Development of the Upper Limb-Amelia-Congenital Absence of the Radius-Syndactyly-Lobster Hand-Brachydactyly-Floating Thumb-Polydactyly-Local Gigantism

Development of the Upper Limb

The limb buds appear during the sixth week of development as the result of a localized proliferation of somatopleuric mesenchyme. This causes the overlying ectoderm to bulge from the trunk as two pairs of flattened paddles. The arm buds develop before the leg buds and lie at the level of the lower six cervical and upper two thoracic segments. The flattened limb buds have a cephalic preaxial border and a caudal postaxial border.
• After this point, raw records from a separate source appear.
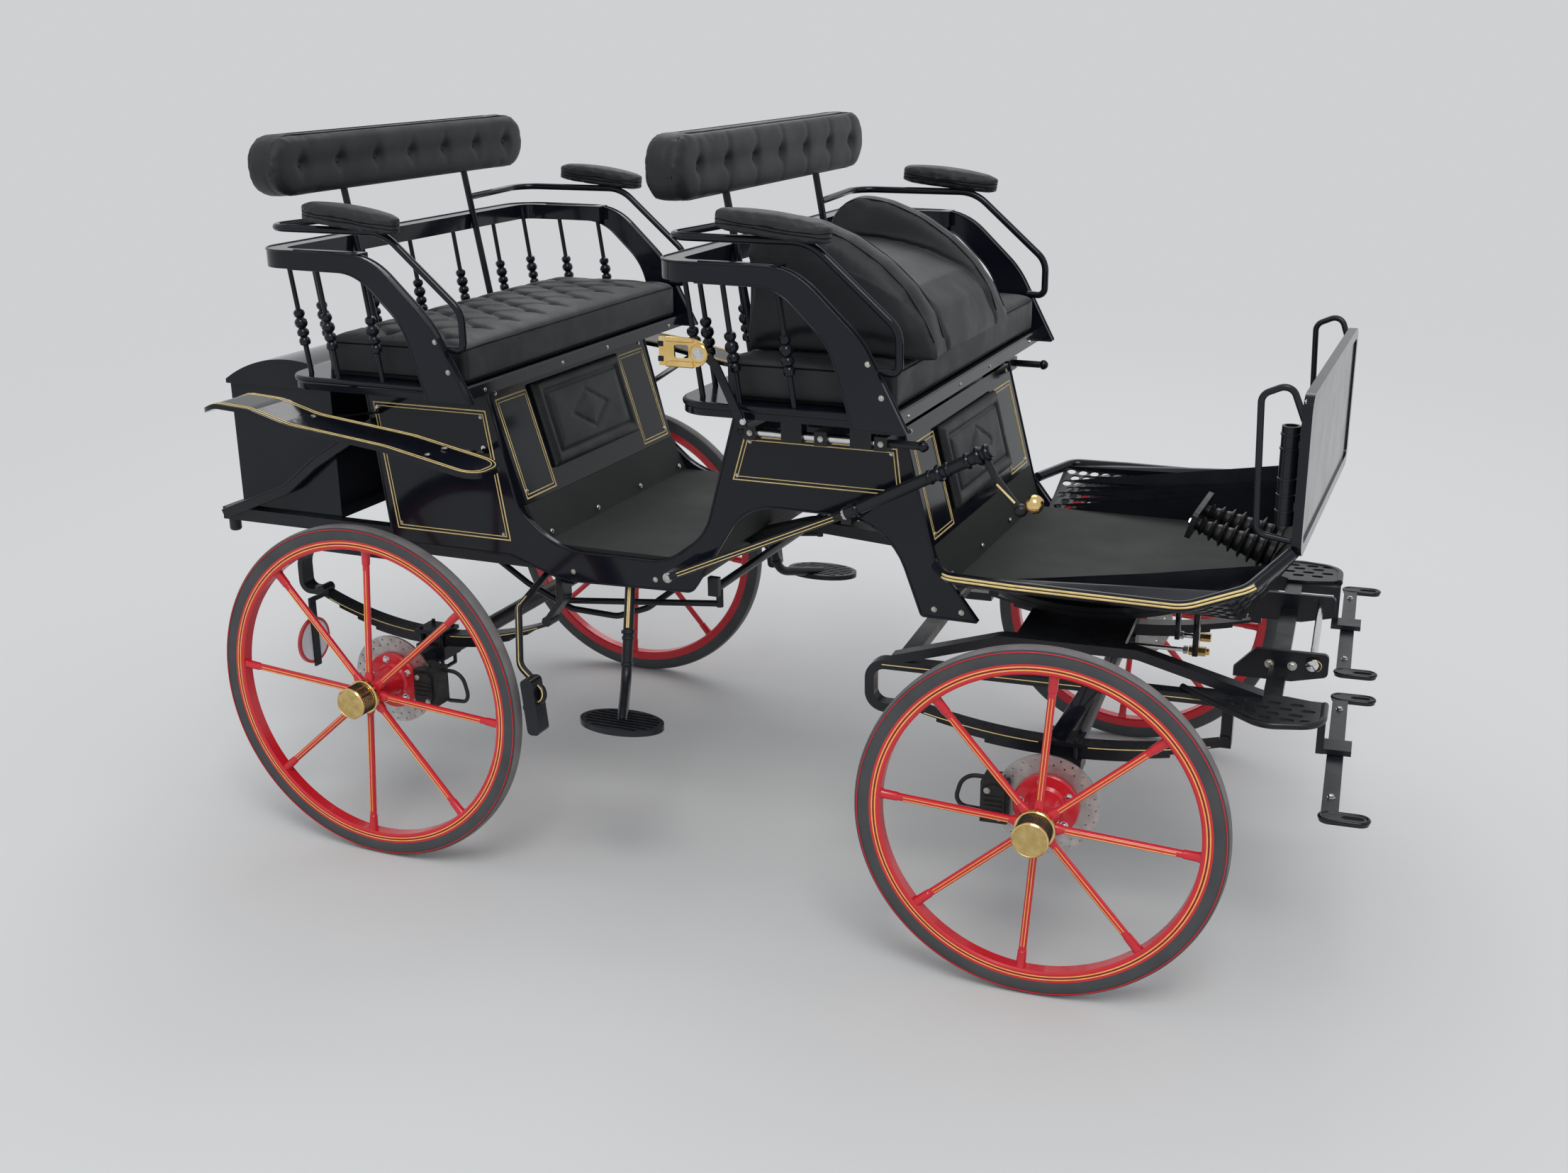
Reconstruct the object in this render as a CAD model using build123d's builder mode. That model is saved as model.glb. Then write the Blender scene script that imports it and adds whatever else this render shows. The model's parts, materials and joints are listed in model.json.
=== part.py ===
"""A four-wheeled, two-seat presentation carriage, in millimetres.

+X is forward, +Y is the left side, +Z is up. Every piece is drawn with x counted from the rear
axle and z from the ground, and is then moved back so that the origin lies on the ground under
the middle of the whole carriage. The fore-carriage, which steers, is drawn straight about its
own king pin and is then turned to the angle at which it stands.
"""

import os

from build123d import *

os.makedirs("parts", exist_ok=True)

# Stance
wheel_base = 1662
rear_track = 1424
front_track = 1480
fore_turn = 4.1
middle_x = 852.89
stance = Location((-middle_x, 0, 0))
fore_place = stance * Location((wheel_base, 0, 0), (0, 0, fore_turn))

# Wheels
rear_wheel_radius = 435
front_wheel_radius = 400
tyre_height = 35
tyre_width = 38
tyre_shoulder = 7
rim_depth = 24
rim_width = 34
spoke_count = 8
spoke_radius = 8.5
spoke_collar_radius = 11
spoke_collar_length = 30
spoke_lean = 4
hub_radius = 38
hub_outer = 26
hub_inner = 104
flange_radius = 72
flange_thickness = 12
disc_radius = 115
disc_bore = 45
disc_thickness = 5
cap_radius = 41
cap_length = 56
cap_edge = 4
axle_radius = 22
axle_gap = 0.08
axle_in_hub = 100

# Brake calipers
caliper_x = 110
caliper_size = (60, 62, 96)
caliper_gap = 5.5
caliper_arm = 12
hose_radius = 5

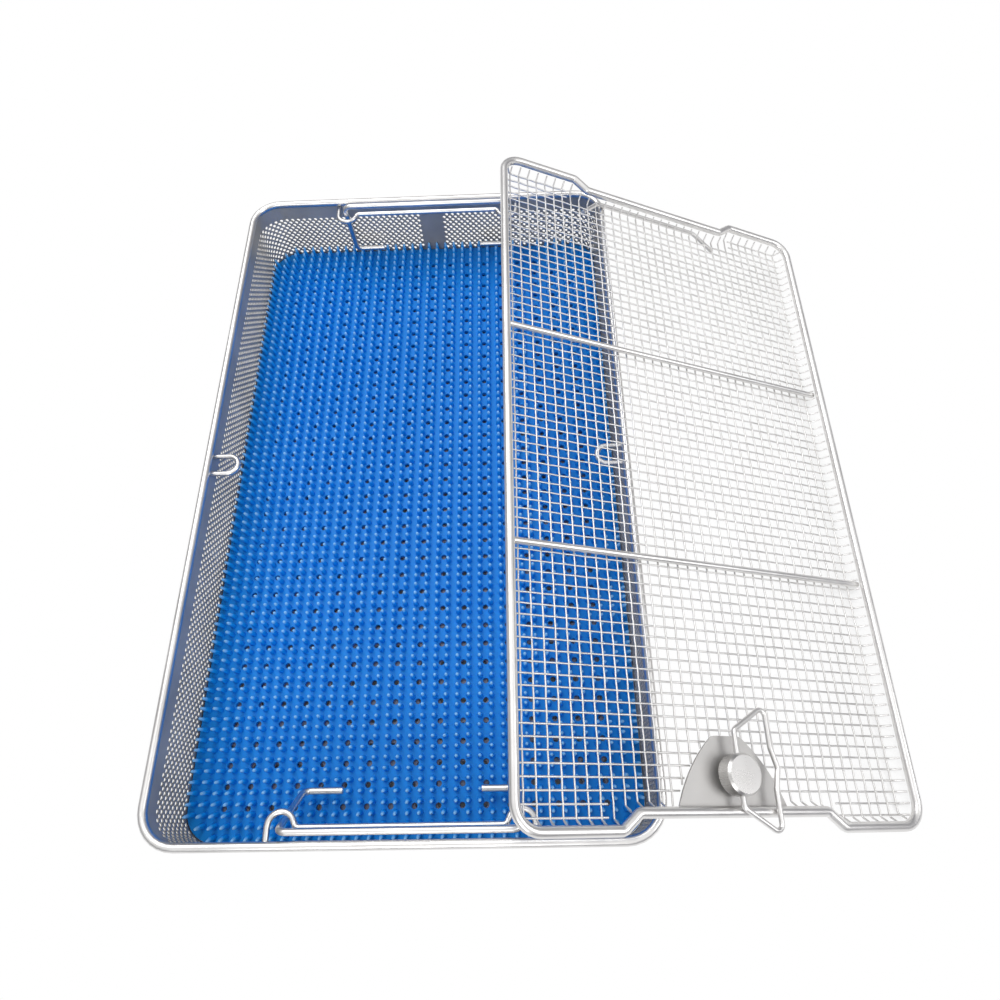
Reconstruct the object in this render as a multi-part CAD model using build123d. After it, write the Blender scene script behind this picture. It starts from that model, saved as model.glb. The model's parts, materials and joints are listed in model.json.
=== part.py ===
from build123d import *
import os
from math import asin, atan, atan2, cos, degrees, hypot, radians, sin, sqrt

# Instrument basket for a steam autoclave: a perforated sheet basket with a wire rim, two drop
# handles and a silicone finger mat, and its loose mesh lid leaning over the right-hand side.
# Millimetres. +Z up, +Y along the basket to the end with the wall seam, origin at the middle
# of the underside. The lid is drawn flat in its own axes (u across, v along, w out of its top
# face, zero at the centre of its frame wire) and then laid where it leans.

# ---- Driving dimensions: basket -------------------------------------------------------------
basket_width = 250.0          # over the rim wire
basket_length = 418.0         # over the rim wire
basket_height = 52.0          # underside to the top of the rim wire
rim_wire = 4.5                # diameter of the rim wire
rim_corner = 18.0             # corner radius of the rim at its centre line
wall_sheet = 1.0              # thickness of the wall sheet
wire_sides = 8                # flats that stand for the round of a bent wire
floor_sheet_thickness = 1.0
floor_gap = 0.2               # weld gap between the floor's edge and the wall
band_height = 10.0            # plain band under the rim
foot_band = 4.0               # plain band at the foot of the wall
seam_width = 14.5             # plain strip where the ends of the wall sheet meet
seam_offset = 2.0             # the seam's place beside the middle of the far wall
seam_line = 0.4               # width of the weld line
seam_depth = 0.3              # depth of the weld line

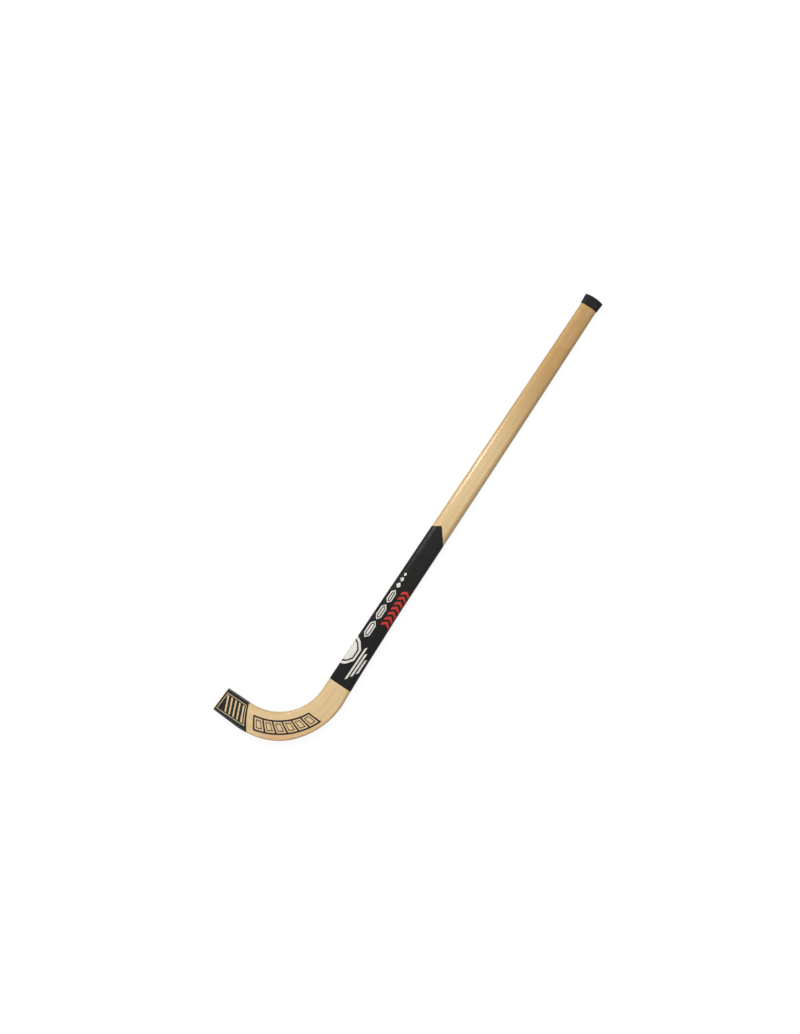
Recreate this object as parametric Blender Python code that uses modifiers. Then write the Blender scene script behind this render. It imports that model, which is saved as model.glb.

As the limb buds elongate, the anterior rami of the spinal nerves situated opposite the bases of the limb buds start to grow into the limbs.

The mesenchyme situated along the preaxial border becomes associated and innervated with the lower five cervical nerves, whereas the mesenchyme of the postaxial border becomes associated with the 8th cervical and 1st thoracic nerves.

Later, the mesenchymal masses divide into anterior and posterior groups, and the nerve trunks entering the base of each limb also divide into anterior and posterior divisions. The mesenchyme within the limbs differentiates into individual muscles that migrate within each limb. As a consequence of these two factors, the anterior rami of the spinal nerves become arranged in complicated plexuses that are found near the base of each limb so that the brachial plexus is formed.

Amelia

Absence of one or more limbs (amelia) or partial absence (ectromelia) may occur. A defective limb may possess a rudimentary hand at the extremity of the limb or a well-developed hand may spring from the shoulder with absence of the intermediate portion of the limb (phocomelia) .

Congenital Absence of the Radius

Occasionally, the radius is congenitally absent and the growth of the ulna pushes the hand laterally.

Syndactyly

In syndactyly, there is webbing of the fingers. It is usually bilateral and often familial. Plastic repair of the fingers is carried out at the age of 5 years.

Lobster Hand

Lobster hand is a form of syndactyly that is associated with a central cleft dividing the hand into two parts. It is a heredofamilial disorder, for which plastic surgery is indicated where possible.

Brachydactyly

In brachydactyly, there is an absence of one or more phalanges in several fingers. Provided that the thumb is functioning normally, surgery is not indicated .

Floating Thumb

A floating thumb results if the metacarpal bone of the thumb is absent but the phalanges are present. Plastic surgery is indicated where possible to improve the functional capabilities of the hand.

Polydactyly

In polydactyly, one or more extra digits develop. It tends to run in families. The additional digits are removed surgically.

Local Gigantism

Macrodactyly affects one or more digits; these may be of adult size at birth, but the size usually diminishes with age. Surgical removal may be necessary.